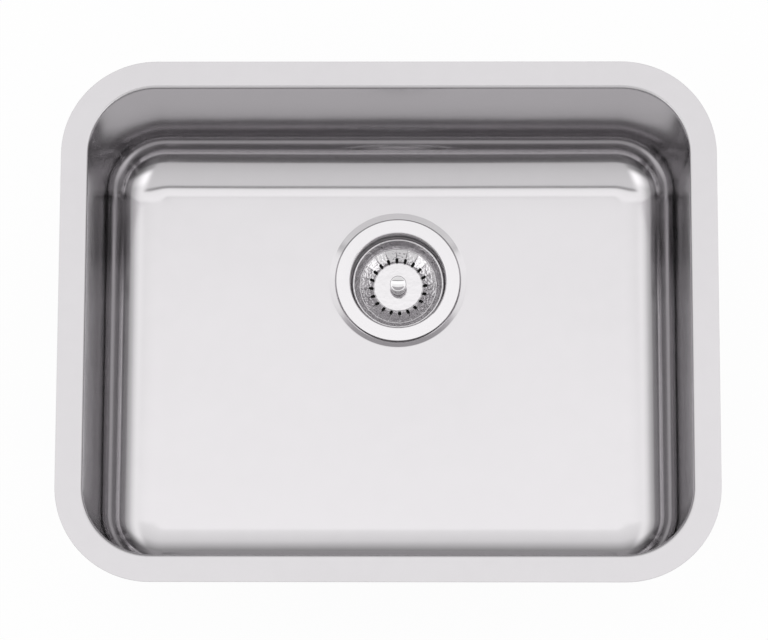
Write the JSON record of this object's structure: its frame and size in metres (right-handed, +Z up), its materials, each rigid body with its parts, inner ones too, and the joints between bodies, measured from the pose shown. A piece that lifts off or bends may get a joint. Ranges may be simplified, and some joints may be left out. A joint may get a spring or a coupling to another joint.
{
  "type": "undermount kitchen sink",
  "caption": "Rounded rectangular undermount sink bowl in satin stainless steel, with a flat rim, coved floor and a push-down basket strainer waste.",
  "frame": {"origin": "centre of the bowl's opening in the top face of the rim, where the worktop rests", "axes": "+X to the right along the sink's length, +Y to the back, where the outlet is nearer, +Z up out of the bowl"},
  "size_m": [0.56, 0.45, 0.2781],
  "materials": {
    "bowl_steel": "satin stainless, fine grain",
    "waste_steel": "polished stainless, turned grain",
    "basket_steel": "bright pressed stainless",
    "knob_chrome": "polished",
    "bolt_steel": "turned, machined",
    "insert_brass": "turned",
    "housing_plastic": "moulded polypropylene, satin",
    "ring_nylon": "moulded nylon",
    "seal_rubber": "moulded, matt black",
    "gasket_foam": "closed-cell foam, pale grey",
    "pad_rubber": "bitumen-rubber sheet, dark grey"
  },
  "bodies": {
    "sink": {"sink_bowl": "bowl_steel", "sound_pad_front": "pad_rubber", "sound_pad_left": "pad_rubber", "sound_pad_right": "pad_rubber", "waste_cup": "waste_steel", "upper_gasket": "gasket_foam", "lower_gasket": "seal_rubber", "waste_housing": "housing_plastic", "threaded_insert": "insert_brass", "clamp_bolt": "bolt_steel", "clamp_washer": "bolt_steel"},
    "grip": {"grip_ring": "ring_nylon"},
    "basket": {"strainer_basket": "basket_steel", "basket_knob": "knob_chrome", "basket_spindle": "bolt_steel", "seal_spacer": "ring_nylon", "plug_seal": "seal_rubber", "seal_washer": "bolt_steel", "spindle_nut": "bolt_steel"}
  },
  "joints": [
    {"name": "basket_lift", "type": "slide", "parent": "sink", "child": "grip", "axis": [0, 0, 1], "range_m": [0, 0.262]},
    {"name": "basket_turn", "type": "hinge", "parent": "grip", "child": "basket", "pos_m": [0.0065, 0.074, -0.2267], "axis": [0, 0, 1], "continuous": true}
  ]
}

□ □ □

*Task statement*. All of the material above needs to be copied exactly.

*The reply*.
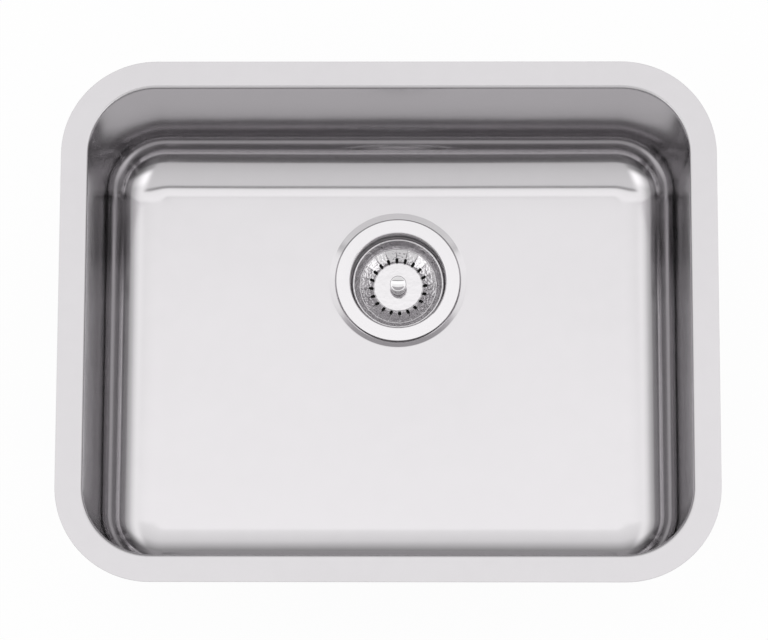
Write the JSON record of this object's structure: its frame and size in metres (right-handed, +Z up), its materials, each rigid body with its parts, inner ones too, and the joints between bodies, measured from the pose shown. A piece that lifts off or bends may get a joint. Ranges may be simplified, and some joints may be left out. A joint may get a spring or a coupling to another joint.
{
  "type": "undermount kitchen sink",
  "caption": "Rounded rectangular undermount sink bowl in satin stainless steel, with a flat rim, coved floor and a push-down basket strainer waste.",
  "frame": {"origin": "centre of the bowl's opening in the top face of the rim, where the worktop rests", "axes": "+X to the right along the sink's length, +Y to the back, where the outlet is nearer, +Z up out of the bowl"},
  "size_m": [0.56, 0.45, 0.2781],
  "materials": {
    "bowl_steel": "satin stainless, fine grain",
    "waste_steel": "polished stainless, turned grain",
    "basket_steel": "bright pressed stainless",
    "knob_chrome": "polished",
    "bolt_steel": "turned, machined",
    "insert_brass": "turned",
    "housing_plastic": "moulded polypropylene, satin",
    "ring_nylon": "moulded nylon",
    "seal_rubber": "moulded, matt black",
    "gasket_foam": "closed-cell foam, pale grey",
    "pad_rubber": "bitumen-rubber sheet, dark grey"
  },
  "bodies": {
    "sink": {"sink_bowl": "bowl_steel", "sound_pad_front": "pad_rubber", "sound_pad_left": "pad_rubber", "sound_pad_right": "pad_rubber", "waste_cup": "waste_steel", "upper_gasket": "gasket_foam", "lower_gasket": "seal_rubber", "waste_housing": "housing_plastic", "threaded_insert": "insert_brass", "clamp_bolt": "bolt_steel", "clamp_washer": "bolt_steel"},
    "grip": {"grip_ring": "ring_nylon"},
    "basket": {"strainer_basket": "basket_steel", "basket_knob": "knob_chrome", "basket_spindle": "bolt_steel", "seal_spacer": "ring_nylon", "plug_seal": "seal_rubber", "seal_washer": "bolt_steel", "spindle_nut": "bolt_steel"}
  },
  "joints": [
    {"name": "basket_lift", "type": "slide", "parent": "sink", "child": "grip", "axis": [0, 0, 1], "range_m": [0, 0.262]},
    {"name": "basket_turn", "type": "hinge", "parent": "grip", "child": "basket", "pos_m": [0.0065, 0.074, -0.2267], "axis": [0, 0, 1], "continuous": true}
  ]
}